● **Work instructions**:
Transcribe word for word only the span whose first line is the one with "obj.matrix_world = world" and whose last line is the one with "FINE_SIDES = 2 * PLAN_SIDES"; both of those lines belong to it.

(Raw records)
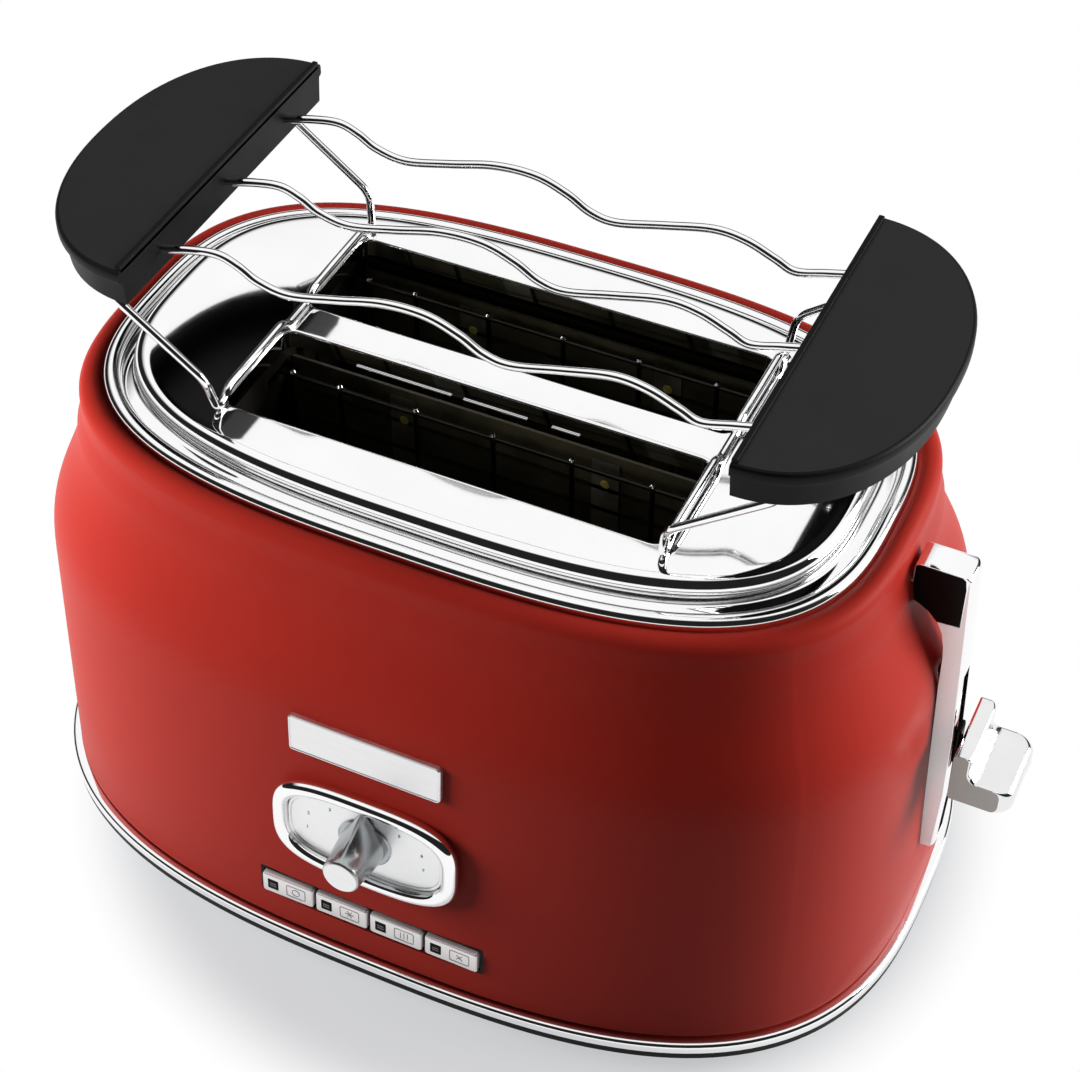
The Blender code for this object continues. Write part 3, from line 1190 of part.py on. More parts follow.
def make_rack(root):
    leg_end_z = HANDLE_CEILING_Z - FIT_GAP
    pivot = add_pivot("bun_rack_lift", root, (RACK_SHIFT, 0, LEG_FOOT_Z))
    for name, side in (("left", -1), ("right", 1)):
        make_handle("rack_handle_" + name, side, pivot)
        corners = []
        for end in (-1, 1):
            leg = [
                (RACK_SHIFT + side * LEG_TOP_X, end * LEG_TOP_Y, leg_end_z),
                (RACK_SHIFT + side * LEG_TOP_X, end * LEG_TOP_Y, LEG_TOP_Z),
                (RACK_SHIFT + side * LEG_KNEE_X, end * LEG_KNEE_Y, LEG_KNEE_Z),
                (RACK_SHIFT + side * LEG_FOOT_X, end * LEG_FOOT_Y, LEG_FOOT_Z),
                (RACK_SHIFT + side * LEG_FOOT_X, end * SLOT_OUTER_Y, LEG_FOOT_Z),
                (RACK_SHIFT + side * LEG_FOOT_X, end * (SLOT_OUTER_Y - LEG_STEP_RUN), LEG_STEP_Z),
                (RACK_SHIFT + side * LEG_FOOT_X, end * (SLOT_INNER_Y + LEG_STEP_RUN), LEG_STEP_Z),
                (RACK_SHIFT + side * LEG_FOOT_X, end * SLOT_INNER_Y, LEG_FOOT_Z),
            ]
            corners += leg if end < 0 else leg[::-1]
        add_wire("rack_leg_" + name, bent(corners, LEG_BEND), RACK_WIRE_RADIUS, pivot, CHROME)

    wire_end = HANDLE_INNER_X - FIT_GAP
    for name, y in (("front", -RACK_WIRE_Y), ("middle", 0), ("back", RACK_WIRE_Y)):
        wave = []
        for i in range(RACK_WIRE_STEPS + 1):
            x = RACK_SHIFT + wire_end * (2 * i / RACK_WIRE_STEPS - 1)
            turn = math.tau * (x - RACK_WAVE_CREST_X) / RACK_WAVE_LENGTH
            turn += RACK_WAVE_LEAN_SHARE * (1 - math.cos(turn))
            wave.append((x, y, RACK_WIRE_Z + RACK_WAVE_HEIGHT * math.cos(turn)))
        add_wire("rack_wire_" + name, wave, RACK_WIRE_RADIUS, pivot, CHROME)


def main():
    clear_scene()
    root = add_empty("toaster", None, (BODY_X, BODY_Y, 0))
    shell = make_shell(root)
    make_top(root)
    make_base(root)
    make_feet(root)
    make_tray(root)
    make_chamber(root)
    make_cages(root)
    carriage = add_pivot("carriage_slide", root, (ROD_X, ROD_Y, BRACKET_BOTTOM_Z))
    make_bread_racks(carriage)
    make_bracket(root, carriage)
    make_magnet(root, carriage)
    make_lever(root, carriage)
    front = wall_frame("front_wall", root, -1)
    make_dial(front, shell)
    make_badge(front, shell)
    make_buttons(front, shell)
    make_inlet(root, wall_frame("back_wall", root, 1), shell)
    make_rack(root)


main()
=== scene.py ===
"""The looks of the two-slot toaster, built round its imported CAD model."""

import math

import bmesh
import bpy
from mathutils import Matrix, Vector


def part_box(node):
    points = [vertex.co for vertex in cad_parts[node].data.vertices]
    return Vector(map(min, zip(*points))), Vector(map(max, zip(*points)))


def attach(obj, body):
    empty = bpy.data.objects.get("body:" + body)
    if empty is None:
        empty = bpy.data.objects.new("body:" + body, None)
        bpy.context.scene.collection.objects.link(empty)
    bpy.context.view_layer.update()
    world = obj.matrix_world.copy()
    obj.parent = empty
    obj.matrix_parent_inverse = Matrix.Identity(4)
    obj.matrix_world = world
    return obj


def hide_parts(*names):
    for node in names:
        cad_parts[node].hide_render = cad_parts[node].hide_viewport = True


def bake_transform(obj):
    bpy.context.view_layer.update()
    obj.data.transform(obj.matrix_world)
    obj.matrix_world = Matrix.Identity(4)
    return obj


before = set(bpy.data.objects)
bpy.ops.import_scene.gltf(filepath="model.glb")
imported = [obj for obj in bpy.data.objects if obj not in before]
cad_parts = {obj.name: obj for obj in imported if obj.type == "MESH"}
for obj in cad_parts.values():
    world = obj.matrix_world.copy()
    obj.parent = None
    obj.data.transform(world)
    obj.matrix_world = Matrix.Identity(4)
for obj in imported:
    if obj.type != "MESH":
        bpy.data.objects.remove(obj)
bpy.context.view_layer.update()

# Where the body's middle stands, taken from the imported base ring
RING_LOW, RING_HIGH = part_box("base_ring")
ORIGIN = Vector(((RING_LOW.x + RING_HIGH.x) / 2, (RING_LOW.y + RING_HIGH.y) / 2, 0))

# Oval plan of the rim's outer edge, and how finely it is drawn
RIM_X = 0.1227
RIM_Y = 0.0723
PLAN_POWER = 2.95
FOOT_POWER = 2.8
PLAN_SIDES = 224
FINE_SIDES = 2 * PLAN_SIDES

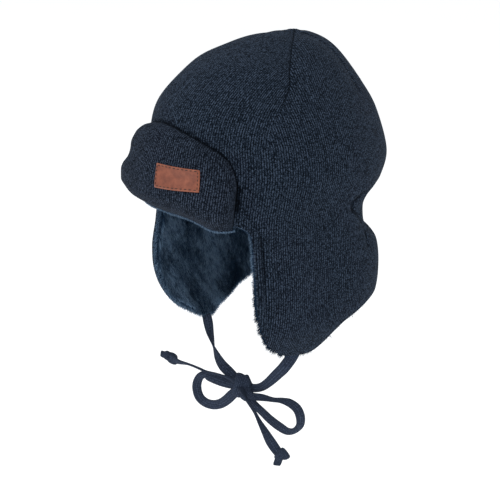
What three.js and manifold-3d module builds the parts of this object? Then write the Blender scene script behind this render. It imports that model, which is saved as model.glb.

● **Task response**:
    obj.matrix_world = world
    return obj


def hide_parts(*names):
    for node in names:
        cad_parts[node].hide_render = cad_parts[node].hide_viewport = True


def bake_transform(obj):
    bpy.context.view_layer.update()
    obj.data.transform(obj.matrix_world)
    obj.matrix_world = Matrix.Identity(4)
    return obj


before = set(bpy.data.objects)
bpy.ops.import_scene.gltf(filepath="model.glb")
imported = [obj for obj in bpy.data.objects if obj not in before]
cad_parts = {obj.name: obj for obj in imported if obj.type == "MESH"}
for obj in cad_parts.values():
    world = obj.matrix_world.copy()
    obj.parent = None
    obj.data.transform(world)
    obj.matrix_world = Matrix.Identity(4)
for obj in imported:
    if obj.type != "MESH":
        bpy.data.objects.remove(obj)
bpy.context.view_layer.update()

# Where the body's middle stands, taken from the imported base ring
RING_LOW, RING_HIGH = part_box("base_ring")
ORIGIN = Vector(((RING_LOW.x + RING_HIGH.x) / 2, (RING_LOW.y + RING_HIGH.y) / 2, 0))

# Oval plan of the rim's outer edge, and how finely it is drawn
RIM_X = 0.1227
RIM_Y = 0.0723
PLAN_POWER = 2.95
FOOT_POWER = 2.8
PLAN_SIDES = 224
FINE_SIDES = 2 * PLAN_SIDES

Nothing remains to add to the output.